## WHAT TO PRODUCE
Return every line of the data below that includes the string "scene".

## DATA EXCERPT
● ● ●

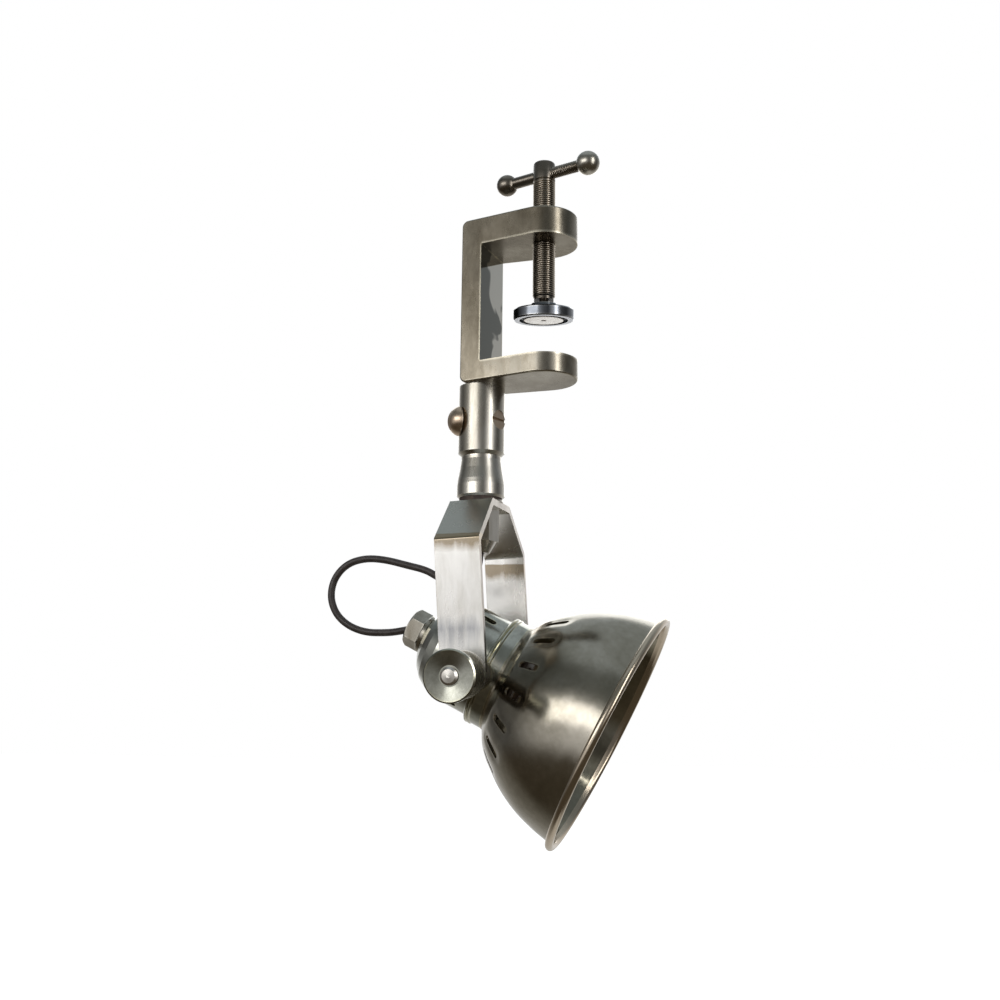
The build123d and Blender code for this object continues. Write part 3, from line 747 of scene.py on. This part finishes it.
def add_clamp_screw(materials):
    """Ball end, neck, threaded shank and plain head."""
    low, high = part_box("clamp_screw")
    ball_z = low.z + SCREW_BALL_R
    rows = []
    for k in range(1, 9):
        a = math.radians(-90 + 16.5 * k)
        rows.append(round_ring(SCREW_BALL_R * math.cos(a), ball_z + SCREW_BALL_R * math.sin(a), SCREW_COUNT))
    rows += turned_rings([(2.0, 27.0), (2.0, 29.3), (4.2, 29.4)], SCREW_COUNT)
    thread = thread_radius(SCREW_R, SCREW_THREAD_DEPTH, SCREW_PITCH)
    steps = int((SCREW_HIGH - SCREW_LOW) / SCREW_PITCH * RINGS_PER_PITCH)
    for k in range(steps + 1):
        z = SCREW_LOW + (SCREW_HIGH - SCREW_LOW) * k / steps
        shrink = 0.88 + 0.12 * min(1.0, (z - SCREW_LOW) / LEAD_IN + 0.15)
        rows.append(ring(lambda angle, z, shrink=shrink: thread(angle, z) * shrink, z, SCREW_COUNT))
    top = high.z / MM
    neck = [(4.4, 84.25), (4.4, 84.7), (5.0, 85.2)]
    crown = [(5.0, top - 1.2), (4.7, top - 0.6), (3.8, top - 0.2), (2.0, top)]
    rows += turned_rings(neck + crown, SCREW_COUNT)
    steel = materials["dark_steel"]
    piece = mesh_piece("clamp_screw_detail", rows, Matrix.Identity(4), steel, "clamp_screw")
    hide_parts("clamp_screw")


BAR_R = 2.6 * MM
BAR_PLAIN_END = 3.0 * MM
BAR_THREAD_START = 3.2 * MM
BAR_THREAD_DEPTH = 0.42 * MM
BAR_THREAD_PITCH = 0.9 * MM
BAR_RING_STEP = 0.11 * MM
BAR_COUNT = 24


def add_tommy_bar(materials):
    """Cross bar: plain on one side of the screw's head, threaded on the other."""
    low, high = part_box("tommy_bar")
    slant = math.sqrt(1 - BAR_DIR.x**2)
    half = ((high - low).x / 2 - BAR_R * slant) / abs(BAR_DIR.x)
    place = frame_matrix((low + high) / 2, UP.cross(BAR_DIR), UP, BAR_DIR)
    rows = [round_ring(BAR_R, z, BAR_COUNT) for z in (-half, BAR_PLAIN_END)]
    thread = thread_radius(BAR_R, BAR_THREAD_DEPTH, BAR_THREAD_PITCH)
    run = half - BAR_THREAD_START
    steps = int(run / BAR_RING_STEP)
    rows += [ring(thread, BAR_THREAD_START + run * k / steps, BAR_COUNT) for k in range(steps + 1)]
    piece = mesh_piece("tommy_bar_detail", rows, place, materials["dark_steel"], "tommy")
    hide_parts("tommy_bar")


# the shade's outline, radius and distance along the head's axis, in mm
SHADE_OUTLINE = [
    (24.3, 9.6),
    (26.2, 10.8),
    (30.6, 13.6),
    (34.4, 17.4),
    (37.7, 21.6),
    (40.9, 26.0),
    (43.8, 31.0),
    (46.2, 36.2),
    (48.1, 41.6),
    (49.8, 48.4),
    (50.8, 54.0),
    (51.1, 55.8),
]
SHADE_LIP = [(22.3, 10.7), (22.3, 8.8), (24.2, 8.8)]
SHADE_WALL = 1.0
RIM_R = 52.2
RIM_S = 57.2
RIM_BEAD_R = 1.75
RIM_BEAD_FROM = -132
RIM_BEAD_SWEEP = 315
RIM_BEAD_STEPS = 21
VENT_COUNT = 17
VENT_PHASE = -89.0
VENT_W = 2.9
VENT_L = 11.0
VENT_R = 35.6
VENT_S = 19.4
VENT_SLOPE = 49.3
VENT_END_STEPS = 8
VENT_CUT_DEPTH = 5
DIMPLE_DEPTH = 0.28
DIMPLE_REACH = 2.6
DIMPLE_ZONE = (8, 32)  # the stretch of the axis that has dimples, and the least radius there
DIMPLE_ZONE_R = 23


def smooth_outline(points, steps):
    """Catmull-Rom curve through the points."""
    out = []
    for i in range(len(points) - 1):
        a, b, c, d = (Vector(points[min(max(k, 0), len(points) - 1)]) for k in range(i - 1, i + 3))
        for k in range(steps):
            t = k / steps
            bend = (2 * a - 5 * b + 4 * c - d) * t * t
            twist = (3 * b - a - 3 * c + d) * t**3
            out.append(0.5 * (2 * b + (c - a) * t + bend + twist))
    return out + [Vector(points[-1])]


def vent_distance(angle, along):
    """Distance in mm on the shade from the nearest vent slot's outline.

    The angle is round the head's axis; along is the way down the shade's slope from the vents' middle.
    """
    spacing = 2 * math.pi / VENT_COUNT
    off = (angle - math.radians(VENT_PHASE) + spacing / 2) % spacing - spacing / 2
    across = abs(off) * VENT_R
    beyond = max(abs(along) - (VENT_L - VENT_W) / 2, 0.0)
    return math.hypot(across, beyond) - VENT_W / 2


def add_shade(materials):
    """Spun bowl with a rolled rim and a ring of punched slots, each in a shallow pressed dimple."""
    count = VENT_COUNT * 20
    outer = smooth_outline(SHADE_OUTLINE, 6)
    inner = []
    for i, p in enumerate(outer):
        run = outer[min(i + 1, len(outer) - 1)] - outer[max(i - 1, 0)]
        run.normalize()
        inner.append(Vector((p.x - SHADE_WALL * run.y, p.y + SHADE_WALL * run.x)))
    bead = []
    for k in range(RIM_BEAD_STEPS + 1):
        a = math.radians(RIM_BEAD_FROM + RIM_BEAD_SWEEP * k / RIM_BEAD_STEPS)
        bead.append(Vector((RIM_R + RIM_BEAD_R * math.cos(a), RIM_S + RIM_BEAD_R * math.sin(a))))
    lip = [Vector(p) for p in SHADE_LIP]
    outline = outer + bead + inner[:0:-1] + lip
    lean = math.radians(VENT_SLOPE)
    ahead = Vector((math.cos(lean), math.sin(lean)))
    vent_middle = Vector((VENT_R, VENT_S))
    rows = []
    for p in outline:
        along = (p - vent_middle).dot(ahead)
        dimpled = DIMPLE_ZONE[0] < p.y < DIMPLE_ZONE[1] and p.x > DIMPLE_ZONE_R
        row = []
        for k in range(count):
            a = 2 * math.pi * k / count
            drop = 0.0
            if dimpled:
                gap = vent_distance(a, along) / DIMPLE_REACH
                drop = DIMPLE_DEPTH * math.exp(-max(gap, 0.0) ** 2 * 1.6)
            r = p.x - drop * math.sin(lean)
            s = p.y + drop * math.cos(lean)
            row.append(Vector((r * math.cos(a), r * math.sin(a), s)) * MM)
        rows.append(row)
    rows.append(rows[0])
    shade = mesh_piece("shade_detail", rows, HEAD_FRAME, materials["shade_bronze"], None, closed_ends=False)
    cut_vents(shade)
    shade.data.materials.append(materials["bowl_inside_painted_shade"])
    # the inner faces take the darker finish, partly its own tone and partly painted shade inside the bowl
    for face in shade.data.polygons:
        face.use_smooth = True
        offset = face.center - HEAD_ORIGIN
        along = offset.dot(HEAD_DIR)
        radial = offset - HEAD_DIR * along
        inner_side = face.normal.dot(radial.normalized()) < -0.2 and along < (RIM_S - 1.4) * MM
        face.material_index = 1 if inner_side else 0
    shade.data.set_sharp_from_angle(angle=math.radians(35))
    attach(shade, "head")
    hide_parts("shade")


def cut_vents(shade):
    """Cuts the round-ended slots right through the shade's wall."""
    bm = bmesh.new()
    half = (VENT_L - VENT_W) / 2
    for k in range(VENT_COUNT):
        turn = Matrix.Rotation(math.radians(VENT_PHASE) + 2 * math.pi * k / VENT_COUNT, 4, "Z")
        lean = Matrix.Rotation(math.radians(-VENT_SLOPE), 4, "Y")
        place = HEAD_FRAME @ Matrix.Scale(MM, 4) @ turn @ Matrix.Translation((VENT_R, 0, VENT_S)) @ lean
        ends = []
        for depth in (-VENT_CUT_DEPTH, VENT_CUT_DEPTH):
            loop = []
            for end in (1, -1):
                for step in range(VENT_END_STEPS + 1):
                    a = math.radians(-90 + 180 * step / VENT_END_STEPS) + (0 if end > 0 else math.pi)
                    out, across = VENT_W / 2 * math.cos(a), VENT_W / 2 * math.sin(a)
                    loop.append(Vector((end * half + out, across, depth)))
            ends.append([bm.verts.new(place @ p) for p in loop])
        low, high = ends
        for i in range(len(low)):
            n = (i + 1) % len(low)
            bm.faces.new((low[i], low[n], high[n], high[i]))
        bm.faces.new(low[::-1])
        bm.faces.new(high)
    bmesh.ops.recalc_face_normals(bm, faces=bm.faces)
    mesh = bpy.data.meshes.new("vent_cutters")
    bm.to_mesh(mesh)
    bm.free()
    cutters = bpy.data.objects.new("vent_cutters", mesh)
    scene.collection.objects.link(cutters)
    cut = shade.modifiers.new("vents", "BOOLEAN")
    cut.operation = "DIFFERENCE"
    cut.solver = "EXACT"
    cut.object = cutters
    result = bpy.data.meshes.new_from_object(shade.evaluated_get(bpy.context.evaluated_depsgraph_get()))
    shade.modifiers.clear()
    shade.data = result
    bpy.data.objects.remove(cutters)


# ---------------------------------------------------------------- the whole scene
add_camera()
finishes = make_materials()
add_cord(finishes["cord"])
add_studio()
dress_cad_nodes(finishes)
add_clamp_screw(finishes)
add_tommy_bar(finishes)
add_shade(finishes)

● ● ●

## REPLY
The build123d and Blender code for this object continues. Write part 3, from line 747 of scene.py on. This part finishes it.
    scene.collection.objects.link(cutters)
# ---------------------------------------------------------------- the whole scene